We deprecated the 'Customer Service' profile, requiring Microsoft/CompTIA certifications for 'Desktop Specialists' capable of Environment Forensics (HAR files, Event Logs) natively.

2. The 'Read-Only' Verification Architecture

To solve the observability deficit (Support couldn't see what the client saw) without violating Remote Desktop bans, we engineered an Azure Identity Emulation ('View-As') router. This allowed agents to view live order books with Read-Only permissioning-safe, compliant, and instant.

3. 'Red Path / Green Path' Governance

We moved to a Zero Trust model. Routine changes were automated (Green Path). High-risk access (SQL, PII) required Just-In-Time (JIT) provisioning (Red Path). We enforced a 'Bad Path Blockade', summarily rejecting any escalation that bypassed ServiceNow.

4. The Hard Reset

We held global townhalls to address the 'Super User' risk, explaining the regulatory imperative. We then physically removed the legacy tools, forcing all activity into the audited 'Transparent' channels.

Result

We achieved Scale without Cost, proving the concept of Operational Leverage.

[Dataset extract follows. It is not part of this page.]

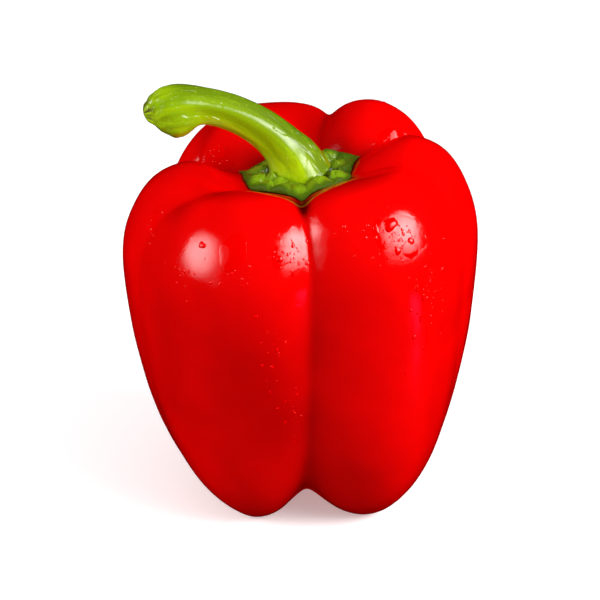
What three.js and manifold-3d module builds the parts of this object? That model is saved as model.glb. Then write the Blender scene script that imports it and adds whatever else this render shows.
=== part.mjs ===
import * as THREE from 'three';
import { mergeVertices } from 'three/addons/utils/BufferGeometryUtils.js';
import Module from 'manifold-3d';

// A red bell pepper standing on its lobes, with its green cap and its bent stem.
// Sizes are in millimetres and angles in degrees. Z is up and the front faces -Y.

// Skin at the middle of a lobe, as distance from the axis and height: from the
// hollow under the stem, over the shoulder and down to the blossom end.
const SKIN_PROFILE = [
  [0, 83.6], [10, 84], [16.5, 88.6], [27.8, 93.3], [37.8, 88.5], [44.1, 76.5], [45.2, 61.7],
  [42.6, 40], [37.5, 20], [31, 6.5], [22, 0], [11, 4], [0, 9.5],
];

// Lobes, counterclockwise from the right. Reach scales the distance from the axis
// at the shoulder and at the foot, rise moves the crest and lift the foot.
const LOBES = [
  { name: 'back right', azimuth: 48.5, shoulder: 0.972, foot: 1.0, rise: 4.1, lift: 0 },
  { name: 'back left', azimuth: 119, shoulder: 0.942, foot: 1.0, rise: 1.6, lift: 0 },
  { name: 'left', azimuth: 192.7, shoulder: 0.99, foot: 0.99, rise: -3.4, lift: 3.0 },
  { name: 'front left', azimuth: 245, shoulder: 1.032, foot: 1.06, rise: -2.7, lift: 0 },
  { name: 'front right', azimuth: 308, shoulder: 1.02, foot: 1.15, rise: 0, lift: 0.3 },
  { name: 'right', azimuth: 354, shoulder: 0.984, foot: 1.01, rise: 2.1, lift: 2.0 },
];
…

Sales Efficiency: Mitigated ~$1.3M+ in revenue risk by returning 100% of Sales capacity to revenue generation.

Engineering Health: Achieved a 90% reduction in non-code tickets reaching developers ('False Positives').

Compliance: Fully EU DORA compliant via Zero Trust and JIT architecture.

Resolution: The 'Total Visibility' solved pricing discrepancy disputes instantly, removing Sales from the forensic loop.